— Почему бы вам не попросить зеркальце у сестры?
— Потому что она мне откажет, Джейк. Вы можете считать меня параноиком, но этот надменный доктор буквально третирует меня. Он не позволяет мне увидеть мое собственное новое лицо. Да пусть оно хоть все в шрамах, мне безразлично. Они вообще не дают мне взглянуть на себя. Когда они меня обрабатывают, то ставят ширму к подбородку; я даже рук своих не видел. Вы не поверите, но я даже не знаю, какой я расы. Я еврей? Или китаец? Или еще кто-нибудь? С ума сойти…
— Иоганн, вы и впрямь можете сойти с ума, если увидите себя раньше, чем хорошенько окрепнете.
— Что? Джейк, не будьте ребенком! Вы же меня знаете. Пусть я урод… да будь я хоть в розовую полосочку, я готов принять это. — Иоганн усмехнулся.
— До операции я был страшен как черт, хуже просто быть не может. Но я не шучу, старина; если они и впредь будут обращаться со мной как с придурковатым ребенком, они сведут меня с ума.
Саломон вздохнул.
— Мне неприятно говорить это, Иоганн, но я и раньше знал, что вам не дают смотреться в зеркало…
— Что?!
— Успокойтесь. Я обсуждал этот вопрос с доктором Хедриком и психологом. Они считают, что вам грозит сильный эмоциональный шок, который замедлит выздоровление или сведет вас с ума, если вы увидите себя до того, как окрепнете и будете здоровы.
Иоганн Смит долго молчал. Затем произнес тихим голосом:
— Вот тебе раз! Я знаю, что физически я стал другим. Что за беда, если я увижу себя?
— Психолог сказал, что возможно раздвоение личности.
— Посмотрите мне в глаза, Джейк Саломон. Вы сами-то в это верите?
— Мое мнение здесь не играет роли. Я некомпетентен в медицинских вопросах и не собираюсь идти против ваших врачей. И не стану помогать вам, если вы попытаетесь перехитрить их.
— Ну что ж, мне все понятно, Джейк… Мне очень неприятно, но я вынужден сказать, что вы не единственный юрист в этом городе.

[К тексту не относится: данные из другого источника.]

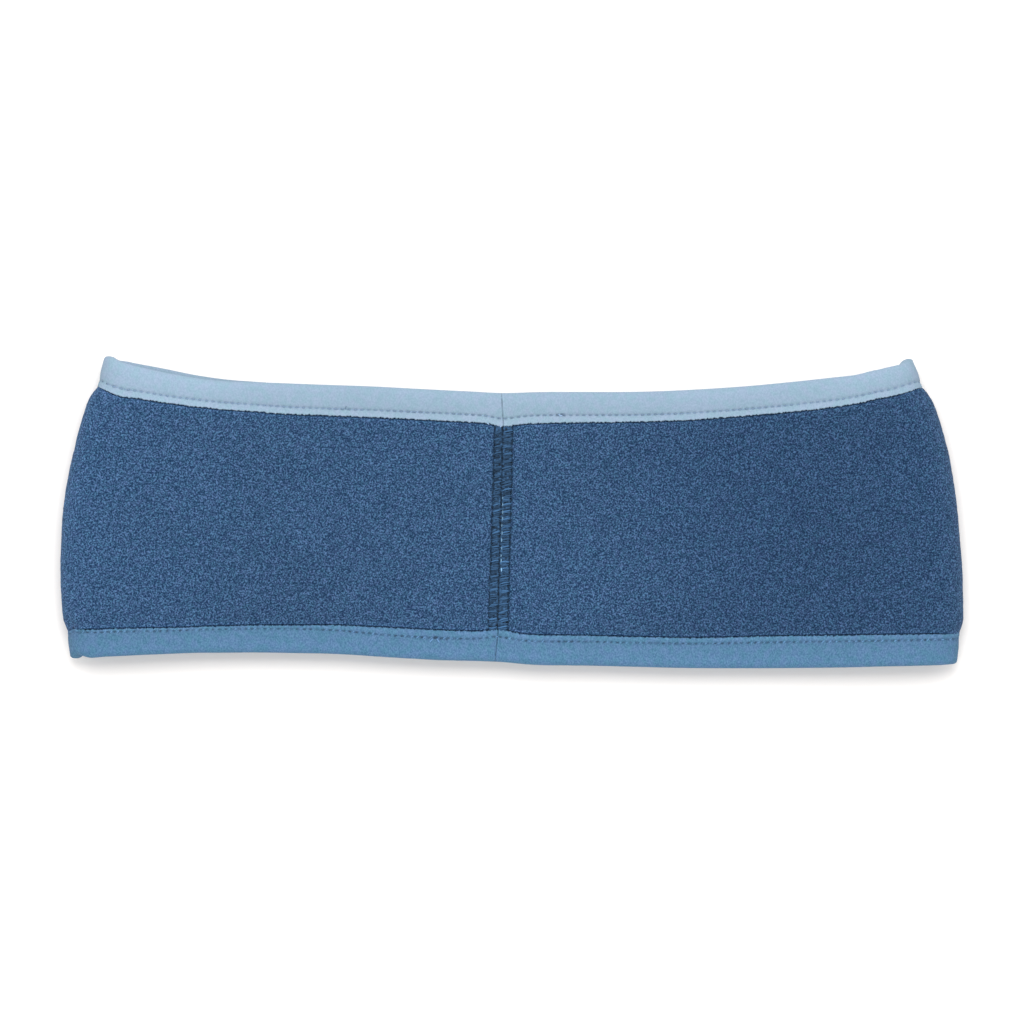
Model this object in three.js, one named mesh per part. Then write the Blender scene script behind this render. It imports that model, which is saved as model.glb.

— Знаю. Мне жаль, правда жаль, Иоганн, что приходится так поступать, но я единственный юрист, к которому вы можете обратиться за помощью.
— Что вы имеете в виду?
— Иоганн, суд отдал вас под опеку. И я — ваш опекун.
Иоганн Смит ответил не сразу.
— Заговор. От вас, Джейк, я не ожидал такого.
— Иоганн!
— Вы намереваетесь все время держать меня взаперти? Если нет, то сколько я должен вам заплатить, чтобы меня выпустили? Судья тоже в заговоре? И Хедрик?
Саломон сдержался.
— Пожалуйста, Иоганн, дайте мне сказать. Я сделаю вид, что не слышал того, что вы сейчас наговорили… У меня есть постановление суда и протокол заседаний, вы можете с ними ознакомиться. Я сделал так, что судья сам дал их мне. А теперь послушайте…
— Я слушаю. Как я могу не слушать? Я же пленник.
— Иоганн, постановление об опеке отменят, как только вы сможете сами, лично, появиться в суде и убедить судью Мак-Кемпбелла, — а он честный человек, вы знаете, — что вы в здравом уме. Мне пришлось побороться за то, чтобы стать вашим опекуном, поскольку не я был истцом.
— А кто же начал дело?
— Иоганна Дарлингтон Севард и другие ваши внучки.
— Понятно, — медленно проговорил Иоганн. — Джейк, я должен перед вами извиниться.
— За что? Как вы можете оскорбить кого-то словом или действием, когда юридически вы non compos mentis [2]?
— Фу ты! Ни за понюшку табаку. Да, нож в самое сердце. Дорогая, милая Иоганна, тебя бы следовало утопить при рождении. Ее мать, моя дочь Эвелин, то и дело усаживала ее мне на колени и напоминала, что мы тезки. Это отродье нарочно писала мне на брюки, только так и выражалась ее привязанность. Значит Джун, Мария и Элинор стакнулись с Иоганной. Неудивительно…
— Иоганн, им почти удалось добиться своего. Мне пришлось крутиться, словно черту перед крестным знамением, чтобы ваше дело было передано судье Мак-Кемпбеллу. И даже когда это удалось, суд чуть было не передал опекунство миссис Севард. Только то, что я был вашим поверенным пятнадцать лет кряду, заставило их решить дело в мою пользу. Это и еще одно…
— Что?
— Их глупость. Если бы они сразу стали добиваться опекунства, они могли бы преуспеть. Но вместо этого они сперва попытались объявить вас юридически мертвым.
— Отлично! Джейк, как вы думаете… позже… смогу я вычеркнуть их имена из моего завещания?